# Öffenlicher Bereich > Termine >  Iron Maiden - 14. August 08 in Basel
*Endlich wieder mal eine der ganz Grossen, die sich in Basel sehen lassen. Ende der 80er / Anfang 90er war dies gang und gäbe. Es gab keinen Sommer, wo nicht mindestens drei hochkarätige Knaller über die Bühne gingen.*


BASEL – «Somewhere Back In Time» heisst die neue Tour der Alt-Rocker Iron Maiden. Und «Back to Switzerland» kommen sie auch: Am 14. August nach Basel!
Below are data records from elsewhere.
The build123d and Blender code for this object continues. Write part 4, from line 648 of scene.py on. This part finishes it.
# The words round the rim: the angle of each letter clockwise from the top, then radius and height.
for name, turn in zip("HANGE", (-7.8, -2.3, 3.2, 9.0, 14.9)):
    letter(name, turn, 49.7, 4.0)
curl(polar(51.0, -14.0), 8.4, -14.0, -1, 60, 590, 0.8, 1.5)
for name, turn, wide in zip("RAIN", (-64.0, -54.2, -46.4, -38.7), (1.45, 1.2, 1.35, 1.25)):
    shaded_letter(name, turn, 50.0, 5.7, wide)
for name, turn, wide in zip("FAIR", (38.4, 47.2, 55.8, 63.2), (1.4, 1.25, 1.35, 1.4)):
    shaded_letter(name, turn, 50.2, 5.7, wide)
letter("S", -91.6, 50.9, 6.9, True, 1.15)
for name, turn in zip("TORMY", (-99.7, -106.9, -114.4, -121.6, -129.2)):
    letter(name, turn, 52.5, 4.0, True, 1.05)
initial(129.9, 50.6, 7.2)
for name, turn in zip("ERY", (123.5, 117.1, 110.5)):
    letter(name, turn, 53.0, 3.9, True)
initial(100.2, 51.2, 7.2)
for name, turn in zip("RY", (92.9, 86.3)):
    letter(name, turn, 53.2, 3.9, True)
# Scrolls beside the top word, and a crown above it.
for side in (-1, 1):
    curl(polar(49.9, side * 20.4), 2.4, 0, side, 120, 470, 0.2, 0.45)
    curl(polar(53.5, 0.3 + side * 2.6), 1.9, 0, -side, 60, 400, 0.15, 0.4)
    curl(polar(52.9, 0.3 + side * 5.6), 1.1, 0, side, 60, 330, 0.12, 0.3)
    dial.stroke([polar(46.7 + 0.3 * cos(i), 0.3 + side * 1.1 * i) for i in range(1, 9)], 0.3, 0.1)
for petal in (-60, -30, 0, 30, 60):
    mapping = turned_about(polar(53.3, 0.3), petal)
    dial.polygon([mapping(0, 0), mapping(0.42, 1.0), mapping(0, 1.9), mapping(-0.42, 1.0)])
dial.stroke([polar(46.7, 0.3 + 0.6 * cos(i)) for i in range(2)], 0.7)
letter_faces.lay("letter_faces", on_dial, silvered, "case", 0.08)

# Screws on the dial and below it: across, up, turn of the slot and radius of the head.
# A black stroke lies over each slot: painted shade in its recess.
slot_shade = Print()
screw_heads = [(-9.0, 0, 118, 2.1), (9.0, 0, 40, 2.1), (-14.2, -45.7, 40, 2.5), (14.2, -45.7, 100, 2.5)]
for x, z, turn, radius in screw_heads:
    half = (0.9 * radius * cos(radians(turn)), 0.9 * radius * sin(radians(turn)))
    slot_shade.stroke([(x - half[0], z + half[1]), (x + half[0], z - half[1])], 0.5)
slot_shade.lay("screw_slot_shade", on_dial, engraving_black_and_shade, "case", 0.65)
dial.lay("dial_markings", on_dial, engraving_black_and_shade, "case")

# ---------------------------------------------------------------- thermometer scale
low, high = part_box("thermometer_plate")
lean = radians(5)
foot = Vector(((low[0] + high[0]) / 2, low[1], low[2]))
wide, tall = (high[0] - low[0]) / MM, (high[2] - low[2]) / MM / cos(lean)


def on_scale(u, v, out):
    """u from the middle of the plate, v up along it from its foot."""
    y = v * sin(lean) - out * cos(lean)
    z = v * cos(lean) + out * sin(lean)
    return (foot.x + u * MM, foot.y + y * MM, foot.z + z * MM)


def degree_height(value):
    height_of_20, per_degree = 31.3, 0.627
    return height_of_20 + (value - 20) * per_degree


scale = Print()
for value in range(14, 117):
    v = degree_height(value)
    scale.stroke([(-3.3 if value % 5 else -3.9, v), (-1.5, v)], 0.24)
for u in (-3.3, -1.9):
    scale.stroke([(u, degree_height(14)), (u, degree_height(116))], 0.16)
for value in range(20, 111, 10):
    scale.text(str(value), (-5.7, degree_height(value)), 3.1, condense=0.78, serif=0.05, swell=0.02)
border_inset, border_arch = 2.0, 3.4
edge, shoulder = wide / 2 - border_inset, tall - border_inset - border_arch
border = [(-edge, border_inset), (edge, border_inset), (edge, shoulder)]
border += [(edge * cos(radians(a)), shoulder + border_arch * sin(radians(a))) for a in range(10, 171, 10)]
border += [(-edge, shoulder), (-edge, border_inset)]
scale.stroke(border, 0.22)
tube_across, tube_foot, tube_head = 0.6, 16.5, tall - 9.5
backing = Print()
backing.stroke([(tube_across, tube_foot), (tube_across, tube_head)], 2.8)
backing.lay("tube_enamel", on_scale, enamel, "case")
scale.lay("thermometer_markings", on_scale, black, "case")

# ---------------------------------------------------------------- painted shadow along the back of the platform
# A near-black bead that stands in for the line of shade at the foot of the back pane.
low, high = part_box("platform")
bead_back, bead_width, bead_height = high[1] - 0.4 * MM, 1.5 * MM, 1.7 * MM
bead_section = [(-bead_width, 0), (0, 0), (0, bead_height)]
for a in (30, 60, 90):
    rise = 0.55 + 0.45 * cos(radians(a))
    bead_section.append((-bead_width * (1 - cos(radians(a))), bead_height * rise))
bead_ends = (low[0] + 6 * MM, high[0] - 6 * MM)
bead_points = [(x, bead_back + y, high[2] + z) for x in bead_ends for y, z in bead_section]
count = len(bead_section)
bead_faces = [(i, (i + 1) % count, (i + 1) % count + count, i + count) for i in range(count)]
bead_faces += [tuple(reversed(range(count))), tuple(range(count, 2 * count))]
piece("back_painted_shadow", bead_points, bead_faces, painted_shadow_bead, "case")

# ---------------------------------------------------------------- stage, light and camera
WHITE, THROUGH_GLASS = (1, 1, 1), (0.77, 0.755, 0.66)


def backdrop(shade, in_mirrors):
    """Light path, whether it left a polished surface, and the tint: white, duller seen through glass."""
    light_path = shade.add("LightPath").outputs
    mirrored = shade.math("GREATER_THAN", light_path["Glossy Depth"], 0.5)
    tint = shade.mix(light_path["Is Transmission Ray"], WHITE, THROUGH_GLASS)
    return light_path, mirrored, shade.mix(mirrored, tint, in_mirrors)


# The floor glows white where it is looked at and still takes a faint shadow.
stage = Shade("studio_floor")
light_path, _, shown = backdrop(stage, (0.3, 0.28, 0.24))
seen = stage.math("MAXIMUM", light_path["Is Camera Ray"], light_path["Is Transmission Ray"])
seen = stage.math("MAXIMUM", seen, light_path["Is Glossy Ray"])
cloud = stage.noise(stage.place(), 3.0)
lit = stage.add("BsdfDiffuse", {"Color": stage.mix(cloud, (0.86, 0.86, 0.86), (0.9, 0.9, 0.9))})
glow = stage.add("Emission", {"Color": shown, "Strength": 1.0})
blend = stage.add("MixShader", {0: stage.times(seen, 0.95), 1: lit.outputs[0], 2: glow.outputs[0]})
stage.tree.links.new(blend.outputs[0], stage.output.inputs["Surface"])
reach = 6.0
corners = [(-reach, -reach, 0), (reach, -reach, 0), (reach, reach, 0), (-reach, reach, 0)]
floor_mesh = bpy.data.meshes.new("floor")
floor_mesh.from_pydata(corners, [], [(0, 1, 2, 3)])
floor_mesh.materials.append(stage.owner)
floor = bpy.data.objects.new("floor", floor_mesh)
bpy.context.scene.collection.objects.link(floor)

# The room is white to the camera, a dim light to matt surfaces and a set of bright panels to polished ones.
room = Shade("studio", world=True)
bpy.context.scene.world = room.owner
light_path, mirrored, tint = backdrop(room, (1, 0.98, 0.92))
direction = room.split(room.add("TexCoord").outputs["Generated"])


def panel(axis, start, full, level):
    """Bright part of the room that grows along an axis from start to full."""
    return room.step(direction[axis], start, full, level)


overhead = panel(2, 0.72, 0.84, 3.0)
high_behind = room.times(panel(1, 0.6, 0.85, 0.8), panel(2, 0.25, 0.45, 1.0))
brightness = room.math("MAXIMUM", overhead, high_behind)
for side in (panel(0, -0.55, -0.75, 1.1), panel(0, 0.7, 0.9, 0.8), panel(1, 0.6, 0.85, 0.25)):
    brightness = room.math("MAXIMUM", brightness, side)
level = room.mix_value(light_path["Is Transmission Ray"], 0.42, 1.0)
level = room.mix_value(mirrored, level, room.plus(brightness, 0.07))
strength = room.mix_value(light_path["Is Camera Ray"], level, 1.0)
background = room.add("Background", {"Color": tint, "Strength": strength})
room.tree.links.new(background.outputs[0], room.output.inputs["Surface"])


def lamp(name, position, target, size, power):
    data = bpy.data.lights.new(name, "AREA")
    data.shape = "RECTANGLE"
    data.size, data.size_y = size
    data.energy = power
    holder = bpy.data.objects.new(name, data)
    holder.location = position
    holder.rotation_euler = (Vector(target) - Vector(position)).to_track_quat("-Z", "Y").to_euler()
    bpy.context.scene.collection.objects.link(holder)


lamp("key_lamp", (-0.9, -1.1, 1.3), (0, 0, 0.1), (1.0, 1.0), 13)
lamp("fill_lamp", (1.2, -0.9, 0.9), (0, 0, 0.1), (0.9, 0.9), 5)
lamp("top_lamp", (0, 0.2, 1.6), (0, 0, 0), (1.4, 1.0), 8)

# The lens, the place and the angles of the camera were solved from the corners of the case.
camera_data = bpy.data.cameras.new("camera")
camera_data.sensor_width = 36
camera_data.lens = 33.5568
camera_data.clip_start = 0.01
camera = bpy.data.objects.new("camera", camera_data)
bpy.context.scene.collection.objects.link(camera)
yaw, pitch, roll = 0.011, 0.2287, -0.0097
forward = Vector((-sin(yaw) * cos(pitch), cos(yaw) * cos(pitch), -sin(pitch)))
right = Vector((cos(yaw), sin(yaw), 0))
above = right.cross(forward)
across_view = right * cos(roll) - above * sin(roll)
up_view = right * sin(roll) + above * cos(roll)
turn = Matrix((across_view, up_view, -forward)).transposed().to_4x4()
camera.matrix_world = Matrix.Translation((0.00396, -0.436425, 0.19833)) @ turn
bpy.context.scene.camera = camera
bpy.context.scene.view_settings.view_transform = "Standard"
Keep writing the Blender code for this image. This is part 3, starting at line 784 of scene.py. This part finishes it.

Lange wars still um die Rocklegenden. Nun melden sie sich fulminant zurück: Mit einer Welt-Tournee, die auch Halt in der St. Jakobshalle in Basel macht. 

Bassist Steve Harris sagt: «Wir waren immer regelmässige Besucher der Schweiz – seit den frühen Achzigern kommen wir fast an jeder Tour vorbei!» Es werde grossartig sein, die alten Freunde wieder zu treffen und diese spektakuläre Show zu spielen, sagt Harris. 

Um Harris und seine Kumpanen live zu sehen, können Tickets ab Freitag, 28. Dezember 2007 bis 6. Janaur 2008 über folgende Webseite bestellt werden: Ticketcorner und ab 7. Januar gibt es Tickets über die normalen Vorverkaufsstellen oder über die Ticketcorner Hotline 0900 800 800 (CHF 1.19/Min.) 



Quelle Blick Online

----------


## odd

Ist das 'ne B 757?

----------


## big_cloud

vorher sind die Jungs noch hier http://www.wacken.com/


Gruesse
Lothar

----------